> _Description of the task_
Reproduce all of the data word for word.

◇ ◇ ◇ ◇ ◇

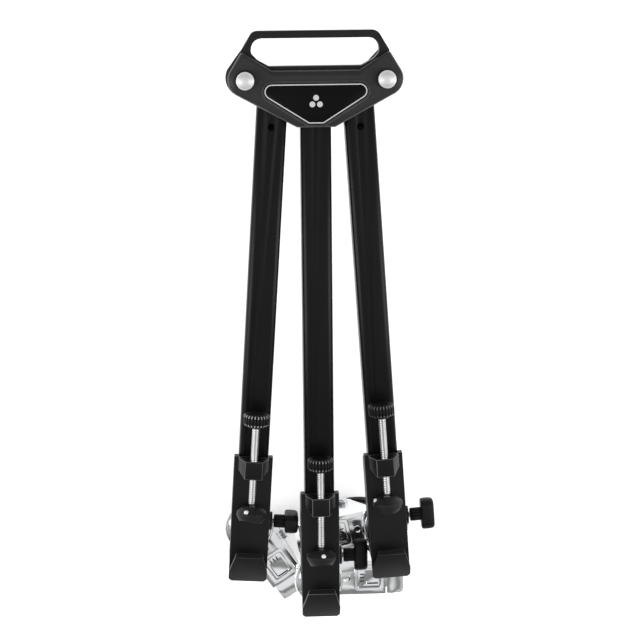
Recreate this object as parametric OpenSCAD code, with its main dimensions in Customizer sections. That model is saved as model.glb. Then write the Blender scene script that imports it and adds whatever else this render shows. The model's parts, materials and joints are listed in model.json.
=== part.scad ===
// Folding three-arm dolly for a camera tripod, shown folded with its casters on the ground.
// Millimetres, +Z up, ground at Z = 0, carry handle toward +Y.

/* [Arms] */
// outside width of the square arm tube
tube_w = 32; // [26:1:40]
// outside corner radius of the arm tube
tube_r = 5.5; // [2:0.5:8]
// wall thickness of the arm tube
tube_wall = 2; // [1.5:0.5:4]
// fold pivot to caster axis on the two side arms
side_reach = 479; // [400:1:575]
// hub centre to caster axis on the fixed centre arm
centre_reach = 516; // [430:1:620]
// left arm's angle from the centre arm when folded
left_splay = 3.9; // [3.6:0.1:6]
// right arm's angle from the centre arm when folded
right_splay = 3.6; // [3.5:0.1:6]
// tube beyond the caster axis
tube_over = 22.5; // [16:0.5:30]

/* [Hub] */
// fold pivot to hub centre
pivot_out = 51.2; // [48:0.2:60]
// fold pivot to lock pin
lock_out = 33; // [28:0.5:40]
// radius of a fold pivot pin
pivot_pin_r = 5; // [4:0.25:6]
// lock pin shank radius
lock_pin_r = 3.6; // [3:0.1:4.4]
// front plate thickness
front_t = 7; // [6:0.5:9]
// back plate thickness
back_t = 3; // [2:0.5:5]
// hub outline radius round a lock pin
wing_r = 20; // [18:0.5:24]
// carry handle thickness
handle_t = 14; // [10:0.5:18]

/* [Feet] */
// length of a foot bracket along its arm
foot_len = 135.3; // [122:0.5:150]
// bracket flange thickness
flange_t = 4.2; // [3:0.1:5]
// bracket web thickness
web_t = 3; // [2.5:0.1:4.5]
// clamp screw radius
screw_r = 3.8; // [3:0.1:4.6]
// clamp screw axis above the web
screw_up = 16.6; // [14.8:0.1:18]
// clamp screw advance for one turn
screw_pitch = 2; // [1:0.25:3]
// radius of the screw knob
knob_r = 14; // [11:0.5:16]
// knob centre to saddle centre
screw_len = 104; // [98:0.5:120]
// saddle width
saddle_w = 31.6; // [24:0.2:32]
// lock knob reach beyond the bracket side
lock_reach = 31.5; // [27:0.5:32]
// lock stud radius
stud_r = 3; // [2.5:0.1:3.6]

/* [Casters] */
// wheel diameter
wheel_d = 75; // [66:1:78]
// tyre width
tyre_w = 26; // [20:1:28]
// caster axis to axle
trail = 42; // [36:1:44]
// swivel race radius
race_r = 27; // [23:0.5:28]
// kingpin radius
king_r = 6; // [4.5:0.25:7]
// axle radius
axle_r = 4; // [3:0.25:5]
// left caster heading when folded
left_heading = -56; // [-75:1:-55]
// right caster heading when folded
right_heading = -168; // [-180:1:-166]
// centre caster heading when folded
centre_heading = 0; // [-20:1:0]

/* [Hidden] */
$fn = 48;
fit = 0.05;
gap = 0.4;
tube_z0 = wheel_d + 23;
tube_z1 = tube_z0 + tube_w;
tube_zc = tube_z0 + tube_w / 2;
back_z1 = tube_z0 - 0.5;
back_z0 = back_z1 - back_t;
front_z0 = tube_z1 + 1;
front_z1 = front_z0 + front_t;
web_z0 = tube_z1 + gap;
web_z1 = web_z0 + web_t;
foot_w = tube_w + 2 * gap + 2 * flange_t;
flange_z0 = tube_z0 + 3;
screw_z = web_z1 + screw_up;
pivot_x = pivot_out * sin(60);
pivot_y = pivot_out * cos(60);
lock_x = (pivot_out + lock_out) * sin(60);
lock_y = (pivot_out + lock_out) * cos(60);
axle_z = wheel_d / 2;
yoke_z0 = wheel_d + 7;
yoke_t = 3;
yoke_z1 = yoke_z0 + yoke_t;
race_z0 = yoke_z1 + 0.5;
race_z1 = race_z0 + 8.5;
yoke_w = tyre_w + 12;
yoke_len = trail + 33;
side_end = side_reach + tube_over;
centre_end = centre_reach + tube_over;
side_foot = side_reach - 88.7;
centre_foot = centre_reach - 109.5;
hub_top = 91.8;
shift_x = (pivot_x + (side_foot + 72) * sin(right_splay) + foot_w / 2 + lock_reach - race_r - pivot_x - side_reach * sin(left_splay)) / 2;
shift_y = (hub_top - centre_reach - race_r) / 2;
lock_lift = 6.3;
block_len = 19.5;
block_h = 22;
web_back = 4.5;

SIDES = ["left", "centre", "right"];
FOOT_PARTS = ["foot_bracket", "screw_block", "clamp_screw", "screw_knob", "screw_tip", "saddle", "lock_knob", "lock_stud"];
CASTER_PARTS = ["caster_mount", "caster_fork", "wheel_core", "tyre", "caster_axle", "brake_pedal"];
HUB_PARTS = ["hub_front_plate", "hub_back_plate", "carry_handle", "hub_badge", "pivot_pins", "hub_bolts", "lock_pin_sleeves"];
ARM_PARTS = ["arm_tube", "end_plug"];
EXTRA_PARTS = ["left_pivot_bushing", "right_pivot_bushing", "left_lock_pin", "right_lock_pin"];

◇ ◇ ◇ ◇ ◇

> _Finished exercise_
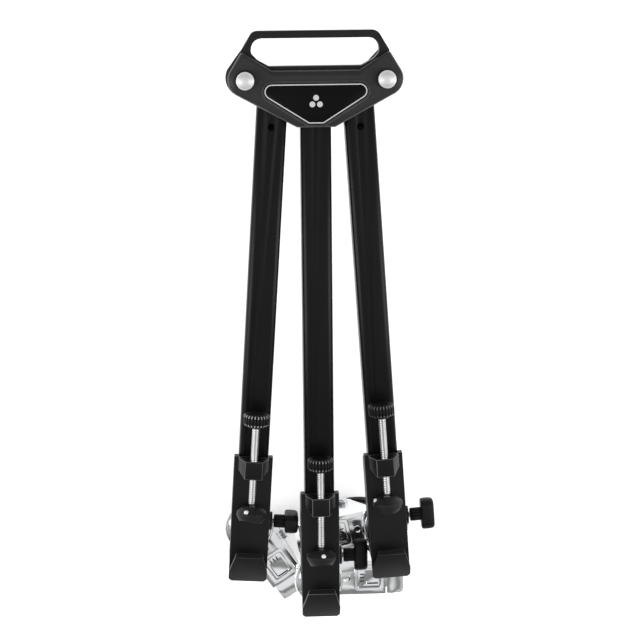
Recreate this object as parametric OpenSCAD code, with its main dimensions in Customizer sections. That model is saved as model.glb. Then write the Blender scene script that imports it and adds whatever else this render shows. The model's parts, materials and joints are listed in model.json.
=== part.scad ===
// Folding three-arm dolly for a camera tripod, shown folded with its casters on the ground.
// Millimetres, +Z up, ground at Z = 0, carry handle toward +Y.

/* [Arms] */
// outside width of the square arm tube
tube_w = 32; // [26:1:40]
// outside corner radius of the arm tube
tube_r = 5.5; // [2:0.5:8]
// wall thickness of the arm tube
tube_wall = 2; // [1.5:0.5:4]
// fold pivot to caster axis on the two side arms
side_reach = 479; // [400:1:575]
// hub centre to caster axis on the fixed centre arm
centre_reach = 516; // [430:1:620]
// left arm's angle from the centre arm when folded
left_splay = 3.9; // [3.6:0.1:6]
// right arm's angle from the centre arm when folded
right_splay = 3.6; // [3.5:0.1:6]
// tube beyond the caster axis
tube_over = 22.5; // [16:0.5:30]

/* [Hub] */
// fold pivot to hub centre
pivot_out = 51.2; // [48:0.2:60]
// fold pivot to lock pin
lock_out = 33; // [28:0.5:40]
// radius of a fold pivot pin
pivot_pin_r = 5; // [4:0.25:6]
// lock pin shank radius
lock_pin_r = 3.6; // [3:0.1:4.4]
// front plate thickness
front_t = 7; // [6:0.5:9]
// back plate thickness
back_t = 3; // [2:0.5:5]
// hub outline radius round a lock pin
wing_r = 20; // [18:0.5:24]
// carry handle thickness
handle_t = 14; // [10:0.5:18]

/* [Feet] */
// length of a foot bracket along its arm
foot_len = 135.3; // [122:0.5:150]
// bracket flange thickness
flange_t = 4.2; // [3:0.1:5]
// bracket web thickness
web_t = 3; // [2.5:0.1:4.5]
// clamp screw radius
screw_r = 3.8; // [3:0.1:4.6]
// clamp screw axis above the web
screw_up = 16.6; // [14.8:0.1:18]
// clamp screw advance for one turn
screw_pitch = 2; // [1:0.25:3]
// radius of the screw knob
knob_r = 14; // [11:0.5:16]
// knob centre to saddle centre
screw_len = 104; // [98:0.5:120]
// saddle width
saddle_w = 31.6; // [24:0.2:32]
// lock knob reach beyond the bracket side
lock_reach = 31.5; // [27:0.5:32]
// lock stud radius
stud_r = 3; // [2.5:0.1:3.6]

/* [Casters] */
// wheel diameter
wheel_d = 75; // [66:1:78]
// tyre width
tyre_w = 26; // [20:1:28]
// caster axis to axle
trail = 42; // [36:1:44]
// swivel race radius
race_r = 27; // [23:0.5:28]
// kingpin radius
king_r = 6; // [4.5:0.25:7]
// axle radius
axle_r = 4; // [3:0.25:5]
// left caster heading when folded
left_heading = -56; // [-75:1:-55]
// right caster heading when folded
right_heading = -168; // [-180:1:-166]
// centre caster heading when folded
centre_heading = 0; // [-20:1:0]

/* [Hidden] */
$fn = 48;
fit = 0.05;
gap = 0.4;
tube_z0 = wheel_d + 23;
tube_z1 = tube_z0 + tube_w;
tube_zc = tube_z0 + tube_w / 2;
back_z1 = tube_z0 - 0.5;
back_z0 = back_z1 - back_t;
front_z0 = tube_z1 + 1;
front_z1 = front_z0 + front_t;
web_z0 = tube_z1 + gap;
web_z1 = web_z0 + web_t;
foot_w = tube_w + 2 * gap + 2 * flange_t;
flange_z0 = tube_z0 + 3;
screw_z = web_z1 + screw_up;
pivot_x = pivot_out * sin(60);
pivot_y = pivot_out * cos(60);
lock_x = (pivot_out + lock_out) * sin(60);
lock_y = (pivot_out + lock_out) * cos(60);
axle_z = wheel_d / 2;
yoke_z0 = wheel_d + 7;
yoke_t = 3;
yoke_z1 = yoke_z0 + yoke_t;
race_z0 = yoke_z1 + 0.5;
race_z1 = race_z0 + 8.5;
yoke_w = tyre_w + 12;
yoke_len = trail + 33;
side_end = side_reach + tube_over;
centre_end = centre_reach + tube_over;
side_foot = side_reach - 88.7;
centre_foot = centre_reach - 109.5;
hub_top = 91.8;
shift_x = (pivot_x + (side_foot + 72) * sin(right_splay) + foot_w / 2 + lock_reach - race_r - pivot_x - side_reach * sin(left_splay)) / 2;
shift_y = (hub_top - centre_reach - race_r) / 2;
lock_lift = 6.3;
block_len = 19.5;
block_h = 22;
web_back = 4.5;

SIDES = ["left", "centre", "right"];
FOOT_PARTS = ["foot_bracket", "screw_block", "clamp_screw", "screw_knob", "screw_tip", "saddle", "lock_knob", "lock_stud"];
CASTER_PARTS = ["caster_mount", "caster_fork", "wheel_core", "tyre", "caster_axle", "brake_pedal"];
HUB_PARTS = ["hub_front_plate", "hub_back_plate", "carry_handle", "hub_badge", "pivot_pins", "hub_bolts", "lock_pin_sleeves"];
ARM_PARTS = ["arm_tube", "end_plug"];
EXTRA_PARTS = ["left_pivot_bushing", "right_pivot_bushing", "left_lock_pin", "right_lock_pin"];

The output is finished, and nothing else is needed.